Int. 1170 would amend the New York City administrative code to require commercial establishments to place a sign or notice in a visible location near the entrance when biometric data systems are in use. The sign would inform entering customers that the businesses uses biometric data systems, identify the technology, disclose any data protection measures and whether the information is shared with third parties.

REBNY appreciates the value in informing the public when their biometric data is being collected and also believes that these monitoring and data capture technologies offer great services particularly for security in heavily trafficked entrances.

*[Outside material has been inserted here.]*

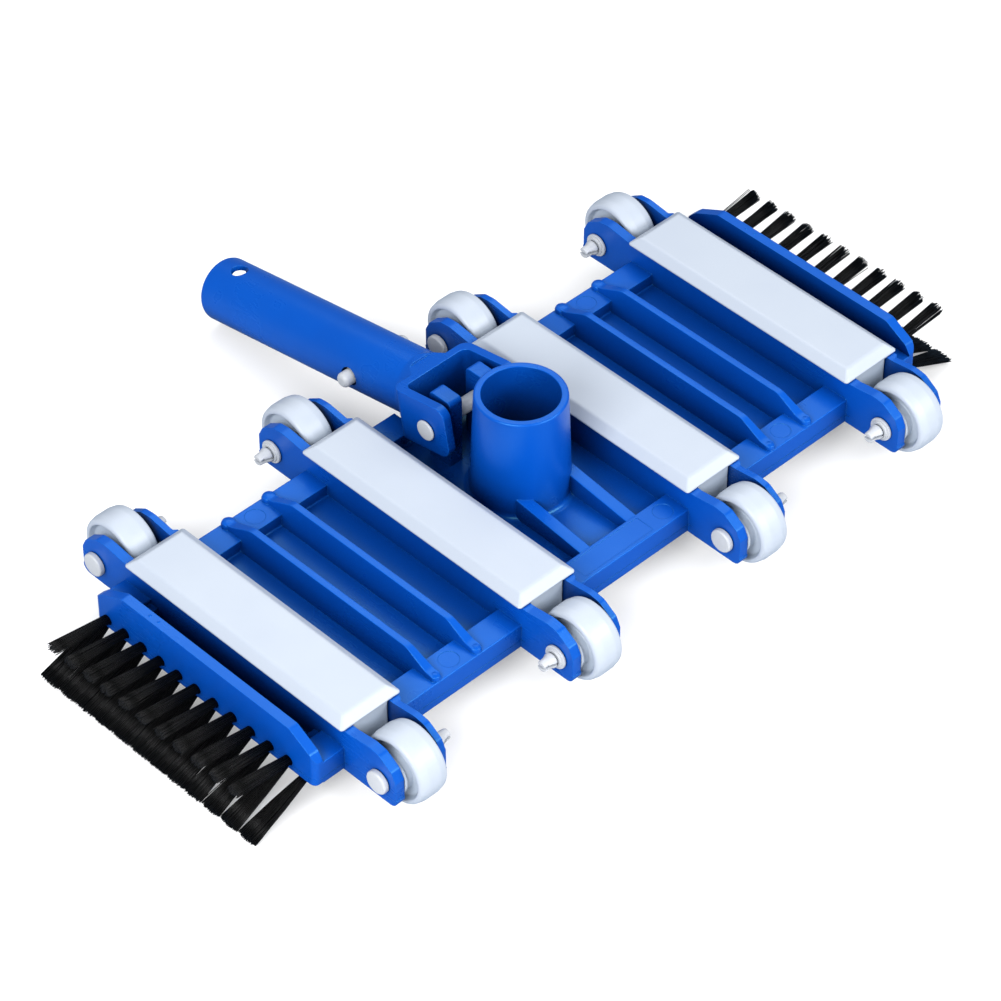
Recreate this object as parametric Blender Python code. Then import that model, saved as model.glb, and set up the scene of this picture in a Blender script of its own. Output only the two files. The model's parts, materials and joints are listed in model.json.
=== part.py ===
"""Manual pool vacuum head: a weighted, wheeled suction head with side brushes.

Axes: +X runs along the head, +Y points to the rear (the handle side), +Z is up.
Lengths below are millimetres measured from the underside of the moulded body;
the finished assembly is moved so that it stands on z = 0, centred on x = y = 0.
"""

import math

import bmesh
import bpy
from mathutils import Vector

MM = 0.001

# ---- Moulded body -------------------------------------------------------------
PITCH = 95.0                 # weight to weight along the head
WEIGHT_X = [-1.5 * PITCH, -0.5 * PITCH, 0.5 * PITCH, 1.5 * PITCH]
BODY_X = 172.0               # half length
BODY_Y = 63.0                # half width of the plate
RIM_Z = 12.3                 # top of the edge pads
FLOOR_Z = 6.6                # floor of the pockets between them
END_FLOOR_Z = 10.0           # ledge in the narrow pocket behind each brush wall
END_WELL_X, END_WELL_Z = 165.6, 5.4      # deeper part of that pocket
PAD_Y = 50.0                 # inner edge of the edge pads
UNDER_DEPTH = 3.4            # recesses in the underside
GAP = 0.3                    # clearance between neighbouring pieces

WALL_OUT = 14.0              # channel wall and cheek, outer half width
WALL_IN = 9.5                # and inner half width
CHEEK_OUT = 12.4             # outer face of the thinner cheeks, on the +X side of a channel
CHEEK_STEP_Y = 65.0          # where they get thinner
WALL_TOP = 21.7
CHANNEL_Z = 4.0              # floor the weight stands on
CHEEK_Y = 92.0
AXLE_Y = 83.0
AXLE_Z = 9.6

RIB_OFFSET = 11.0            # from the middle of a bay
RIB_TOP = 20.0
RIB_BASE_HALF = 3.1
RIB_TOP_HALF = 1.5

BRUSH_WALL_IN = 167.5
BRUSH_WALL_TOP = 23.6
BLOCK_UNDER_Z = 1.2          # underside of the brush block
BLOCK_REAR_Y = 66.0          # the block stands out of the plate at the rear

SOCKET_TOP = 56.0
SOCKET_R_TOP = 19.4          # 1 1/2 in hose spigot, slightly tapered
SOCKET_R_BASE = 21.2
DUCT_R = 16.3
GUSSET_X = 13.2
GUSSET_HALF = 2.9

LUG_IN, LUG_OUT = 6.7, 13.9
LUG_TOP = 41.0

# ---- Weights ------------------------------------------------------------------
CAP_HALF_X, CAP_HALF_Y = 15.5, 63.5
CAP_Z, CAP_TOP = 22.0, 26.0
STEM_HALF_X, STEM_HALF_Y = 9.2, 63.0
CORE_HALF_X, CORE_HALF_Y = 7.2, 58.7
CORE_BOTTOM, CORE_TOP = 4.6, 19.7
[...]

To improve the bill, we believe that greater clarity is needed in defining the circumstances in which these disclosures would be required. Specifically, while the term “commercial establishment” in the bill provides specific types of businesses offering goods and services to the public, the current language could also extend to private properties where even non-public-facing business occurs. REBNY believes the bill will be most effective if it is applied only to businesses that are directly selling goods or services to the public rather than places of business where no direct consumer transactions occur.

BILL: Intro No. 1672-2019

SUBJECT: A Local Law to amend the administrative code of the city of New York, in relation to requiring real property owners to submit registration statements regarding biometric recognition technology utilized on the premises

SPONSORS: Richards and Kallos

Int. 1672 would require real property owners that utilize biometric data systems to report the use of the technology along with information about the buildings and details about the systems to the City. The proposal would further require certain information about use of these systems in individual properties to be posted on the City’s Open Data portal.

REBNY understands the Council’s goals of better understanding the use of these systems in buildings across New York City. However, while certain disclosures to the City and public may be warranted, it is important to balance that priority with the legitimate security benefits provided by these systems. As drafted, the proposed legislation asks both commercial and residential buildings to reveal and publicize potentially sensitive security information that may put tenants’ safety at risk. Including this information in one system serve as a virtual honeypot for hackers and other wrongdoers, potentially placing the property and tenant security at risk.

Further, Int.1672 would require all property owners to disclose the use of biometric systems including instances such systems are used to help manage those directly employed by the property (for example to assist with employee time-keeping). Requiring the registration and disclosure of systems appears to go beyond the goal of the bill.

BILL: T2019-4579

SUBJECT: A Local Law to amend the administrative code of the city of New York and the New York city building code, in relation to defining the term key and requiring building owners to provide keys to residential tenants


T2019-4579 requires that all residents of buildings be given a key to their unit dwelling as well as all building entrances. The bill defines a key as a piece of shaped metal with incisions that can be put into a lock to open and close a door.

Recent instances in which keyless security systems in buildings have been installed has appropriately brought troubling situations to the fore. However, the proposed legislation would pose significant risks to the safe operations of buildings and their tenants.  

Recognizing the security benefits of technology-enabled keys, many buildings have not used hard metal keys for several decades. This does not necessarily mean the use of biometric locks. Many buildings use fobs or cards with magnetic strips because, unlike metal keys, they can be easily deactivated at the end of a lease and are not easily replicated. Further, recent technology empowers the tenant to conveniently manage security in their own units. Some application-based locks give tenants the ability to remotely unlock their units to give access to service providers like dog-walkers, baby-sitters, and repair persons. Requiring all units to have a metal key would subvert all the benefits of the more advanced systems and also reduce security as having two means to open the door of a residential unit is significantly less safe.

REBNY appreciates the Council’s concern for tenant access but is very concerned about requiring the installation of metal-keyed locks in all exterior entrances and that all tenants be given keys to such doors.

Many residential buildings in New York City do not use a hard metal key to open and close exterior doors. This is the case because doing so would expose the building and its residents to greater risks. Metal keys can be lost and are easily replicable, both of which would potentially grant unwanted persons access to the building. If this bill were to be law, if any of the tenants in a building loses the key to the exterior door and the landlord is not notified, the safety and security of all occupants is put at risk. Moreover, some larger buildings lock certain ingress doors at night to better ensure the security of the building and tenant safety. For this reason, we believe it is inappropriate to require all buildings provide all tenants with metal keys to access all exterior doors.

Thank you for considering our views.